Cutting Method Best Used For Main Advantages Main Limitations
CNC plasma cutting Conductive metals such as mild steel, stainless steel, and aluminum Fast, cost-effective for thicker plates, and more efficient than many manual cutting methods Not ideal for ultra-fine detail or the tightest tolerances on thin material
Laser cutting Thin to medium materials that need fine detail and tight tolerances High precision, clean edges, and excellent detail on thinner materials Can be more expensive for a thicker plate
Waterjet cutting Materials where heat distortion must be avoided No heat-affected zone, works on many materials, and preserves material properties Slower and often more expensive than plasma for basic metal cutting
Oxy-fuel cutting Very thick carbon steel Effective for heavy plates and thick steel sections Limited to certain materials and usually slower than plasma

A CNC plasma cutter earns its place when speed, cost, thickness capacity, and practical edge quality match the job requirements. The mistake is assuming one cutting method is best for everything.

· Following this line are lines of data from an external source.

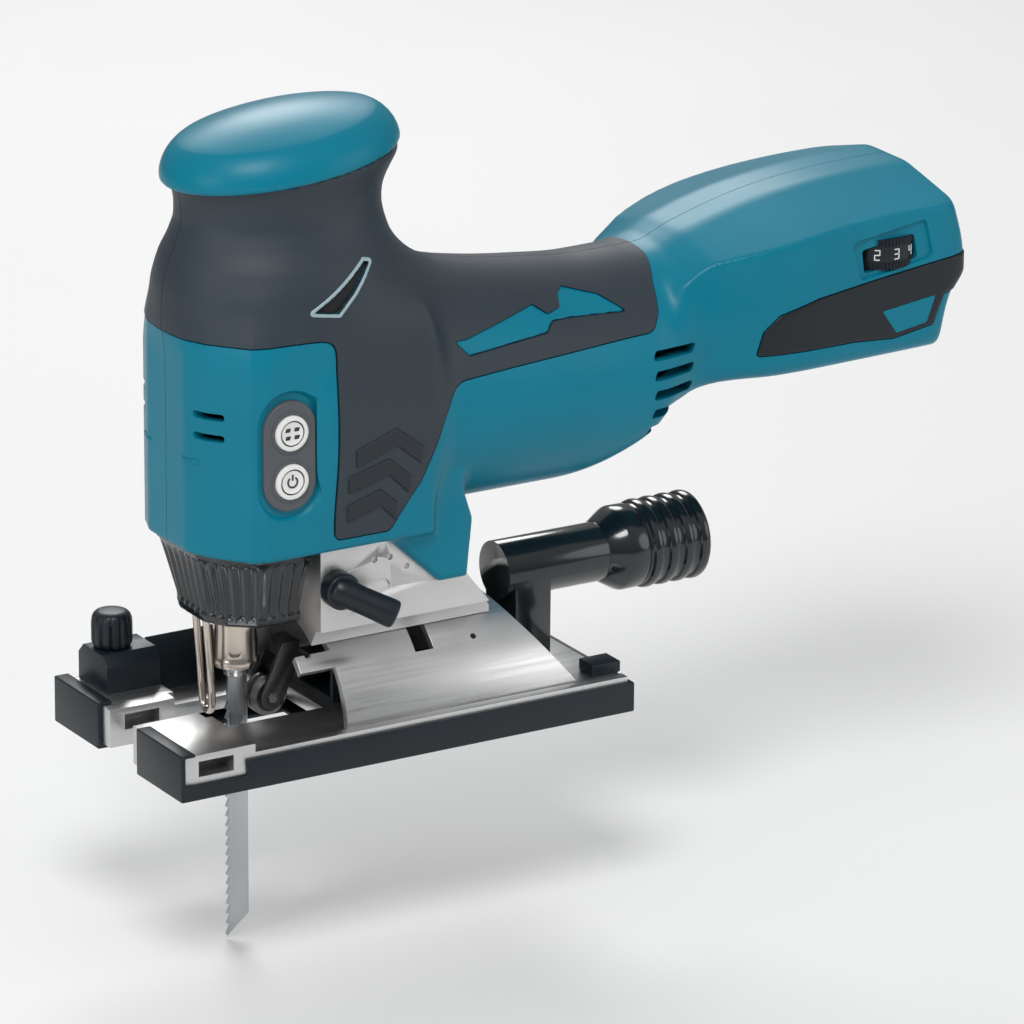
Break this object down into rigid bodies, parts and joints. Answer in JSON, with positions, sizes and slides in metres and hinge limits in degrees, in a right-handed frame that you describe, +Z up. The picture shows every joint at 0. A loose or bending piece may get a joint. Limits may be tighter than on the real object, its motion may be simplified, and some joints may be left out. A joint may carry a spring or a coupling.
{
  "type": "jigsaw power tool",
  "caption": "Cordless barrel-grip jigsaw with a domed front knob, bevelling sole, roller-guided blade, orbital lever and rear dust nozzle; battery not fitted.",
  "frame": {"origin": "centre of the sole's underside", "axes": "+X to the rear of the tool, -X is the blade end, -Y is the tool's left side, +Z up"},
  "size_m": [0.265, 0.0792, 0.2459],
  "materials": {
    "teal_plastic": "satin moulded plastic",
    "rubber_grip": "matt soft-touch overmould",
    "black_plastic": "satin moulded plastic",
    "grey_plastic": "matt moulded plastic",
    "gloss_black": "glossy moulded plastic",
    "key_white": "glossy keys with dark symbols",
    "cast_aluminium": "fine blasted casting with machined edges",
    "bright_steel": "turned and ground",
    "polished_steel": "polished, with turning lines",
    "dark_steel": "hardened and oiled",
    "blade_steel": "ground blade",
    "bronze_bush": "sintered bearing bronze",
    "motor_laminate": "stacked laminations",
    "dark_screw": "blackened screws",
    "circuit_board": "coated circuit board",
    "lamp_lens": "clear lamp lens"
  },
  "bodies": {
    "tool": {"left_housing": "teal_plastic", "right_housing": "teal_plastic", "left_overmould": "rubber_grip", "right_overmould": "rubber_grip", "knob_cap": "teal_plastic", "button_panel": "grey_plastic", "switch_board": "circuit_board", "left_side_panel": "grey_plastic", "right_side_panel": "grey_plastic", "side_badges": "teal_plastic", "housing_screws": "dark_screw", "dial_board": "circuit_board", "controller_board": "circuit_board", "terminal_block": "black_plastic", "battery_rails": "bright_steel", "motor_stator": "motor_laminate", "front_bearing": "bright_steel", "rear_bearing": "bright_steel", "gear_bearing": "bright_steel", "gear_case": "cast_aluminium", "upper_bush": "bronze_bush", "lower_bush": "bronze_bush", "led_light": "lamp_lens", "nose_shroud": "gloss_black", "wire_guard": "polished_steel", "bevel_bracket": "cast_aluminium", "bracket_screws": "dark_screw", "roller_pivot_pin": "bright_steel", "bevel_bolt": "dark_screw"},
    "rotor": {"motor_shaft": "bright_steel", "rotor_core": "motor_laminate", "cooling_fan": "black_plastic", "drive_pinion": "bright_steel"},
    "crank_gear": {"drive_gear": "bright_steel", "gear_shaft": "bright_steel", "crank_pin": "bright_steel"},
    "plunger": {"blade_rod": "bright_steel", "scotch_yoke": "bright_steel", "clamp_sleeve": "polished_steel", "clamp_spring": "bright_steel", "blade": "blade_steel"},
    "balance": {"counterweight": "bright_steel"},
    "base": {"base_plate": "cast_aluminium", "base_cover": "black_plastic", "fence_clamp_block": "black_plastic", "dust_channel": "black_plastic"},
    "fence_knob": {"fence_clamp_screw": "black_plastic"},
    "nozzle": {"dust_nozzle": "gloss_black", "hose_cuff": "gloss_black"},
    "roller_arm": {"roller_bracket": "dark_steel", "roller_axle": "bright_steel"},
    "roller": {"guide_roller": "dark_steel"},
    "orbit_lever": {"orbital_lever": "black_plastic"},
    "front_cover": {"chip_cover": "gloss_black"},
    "power_key": {"power_button": "key_white"},
    "mode_key": {"mode_button": "key_white"},
    "dial": {"speed_dial": "black_plastic"}
  },
  "joints": [
    {"name": "rotor_spin", "type": "hinge", "parent": "tool", "child": "rotor", "pos_m": [0.045, 0, 0.0945], "axis": [1, 0, 0], "continuous": true},
    {"name": "gear_spin", "type": "hinge", "parent": "tool", "child": "crank_gear", "pos_m": [-0.017, 0, 0.1155], "axis": [1, 0, 0], "continuous": true},
    {"name": "blade_stroke", "type": "slide", "parent": "tool", "child": "plunger", "axis": [0, 0, 1], "range_m": [0, 0.026]},
    {"name": "counterweight_stroke", "type": "slide", "parent": "tool", "child": "balance", "axis": [0, 0, -1], "range_m": [0, 0.0105]},
    {"name": "base_tilt", "type": "hinge", "parent": "tool", "child": "base", "pos_m": [0, 0, 0.006], "axis": [1, 0, 0], "range_deg": [-45, 45]},
    {"name": "fence_knob_turn", "type": "hinge", "parent": "base", "child": "fence_knob", "pos_m": [-0.061, 0.028, 0.03], "axis": [0, 0, 1], "continuous": true},
    {"name": "nozzle_pull", "type": "slide", "parent": "base", "child": "nozzle", "axis": [1, 0, 0], "range_m": [0, 0.03]},
    {"name": "roller_arm_swing", "type": "hinge", "parent": "tool", "child": "roller_arm", "pos_m": [-0.0255, 0.0043, 0.045], "axis": [0, -1, 0], "range_deg": [0, 3]},
    {"name": "roller_turn", "type": "hinge", "parent": "roller_arm", "child": "roller", "pos_m": [-0.0263, 0, 0.012], "axis": [0, 1, 0], "continuous": true},
    {"name": "orbital_select", "type": "hinge", "parent": "tool", "child": "orbit_lever", "pos_m": [-0.017, -0.028, 0.05], "axis": [0, -1, 0], "range_deg": [0, 75]},
    {"name": "chip_cover_slide", "type": "slide", "parent": "tool", "child": "front_cover", "axis": [0, 0, -1], "range_m": [0, 0.014]},
    {"name": "power_press", "type": "slide", "parent": "tool", "child": "power_key", "axis": [0, 1, 0], "range_m": [0, 0.0008], "stiffness_N_per_m": 1500},
    {"name": "mode_press", "type": "slide", "parent": "tool", "child": "mode_key", "axis": [0, 1, 0], "range_m": [0, 0.0008], "stiffness_N_per_m": 1500},
    {"name": "speed_turn", "type": "hinge", "parent": "tool", "child": "dial", "pos_m": [0.164, -0.0253, 0.124], "axis": [0, 0, 1], "range_deg": [-135, 135]}
  ],
  "couplings": [
    {"joint": "gear_spin", "follows": "rotor_spin", "ratio": -0.25},
    {"joint": "counterweight_stroke", "follows": "blade_stroke", "ratio": 0.4}
  ]
}
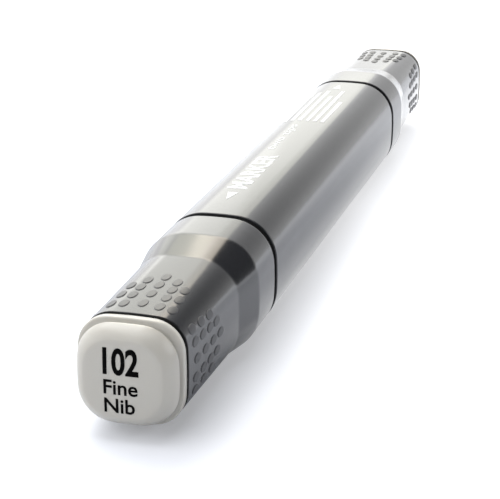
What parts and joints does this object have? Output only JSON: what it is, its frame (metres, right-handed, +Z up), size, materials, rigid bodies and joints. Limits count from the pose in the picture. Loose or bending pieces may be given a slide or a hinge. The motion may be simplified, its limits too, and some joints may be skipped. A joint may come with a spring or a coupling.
{
  "type": "felt tip marker",
  "caption": "Rounded-square felt tip marker with a fine nib, a chisel nib and pull-off caps that taper to flat-faced colour plugs.",
  "frame": {"origin": "on the surface the marker rests on, under the middle of the barrel", "axes": "+Y along the marker's length towards the broad nib's end, +X across it, +Z up from the flat it rests on"},
  "size_m": [0.0154, 0.1536, 0.0155],
  "materials": {
    "body_shell": "silver-grey metallic coat, high gloss",
    "colour_plug": "pale warm grey moulded plastic, soft gloss",
    "black_plastic": "black moulded plastic, satin",
    "nib_felt": "bonded polyester felt, lightly inked",
    "nib_sleeve": "natural moulded plastic",
    "ink_fibre": "ink-soaked polyester fibre",
    "clear_film": "clear film"
  },
  "bodies": {
    "barrel": {"barrel_shell": "body_shell", "reservoir_core": "ink_fibre", "reservoir_film": "clear_film", "fine_section": "black_plastic", "fine_nib": "nib_felt", "fine_nib_sleeve": "nib_sleeve", "broad_section": "black_plastic", "broad_nib": "nib_felt"},
    "fine_cap": {"fine_cap_shell": "body_shell", "fine_cap_liner": "black_plastic", "fine_cap_plug": "colour_plug"},
    "broad_cap": {"broad_cap_shell": "body_shell", "broad_cap_liner": "black_plastic", "broad_cap_plug": "colour_plug"}
  },
  "joints": [
    {"name": "fine_cap_slide", "type": "slide", "parent": "barrel", "child": "fine_cap", "axis": [0, -1, 0], "range_m": [0, 0.04]},
    {"name": "broad_cap_slide", "type": "slide", "parent": "barrel", "child": "broad_cap", "axis": [0, 1, 0], "range_m": [0, 0.04]}
  ]
}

Final Thoughts: Choosing the Right CNC Plasma Cutter for the Job

Choosing the best CNC plasma cutter means matching the machine to the actual work, whether that means portability and low consumable cost for light projects or plate capacity, torch height control, software compatibility, clean air supply, duty cycle, and service support for industrial fabrication. Buying the wrong machine creates expensive problems, including slow production, rough edges, wasted consumables, inaccurate parts, and rework that eats into profit. Before investing, compare your real material thickness, cut volume, tolerance needs, operator skill, and downstream requirements for welding, machining, or assembly.

For companies that only need plasma-cut parts occasionally, outsourcing to an experienced fabrication and machining partner may be the smarter move. For companies cutting plates every day, the best CNC plasma cutter is the one that delivers repeatable parts, integrates with the rest of the shop, and keeps production moving without turning every job into a troubleshooting session.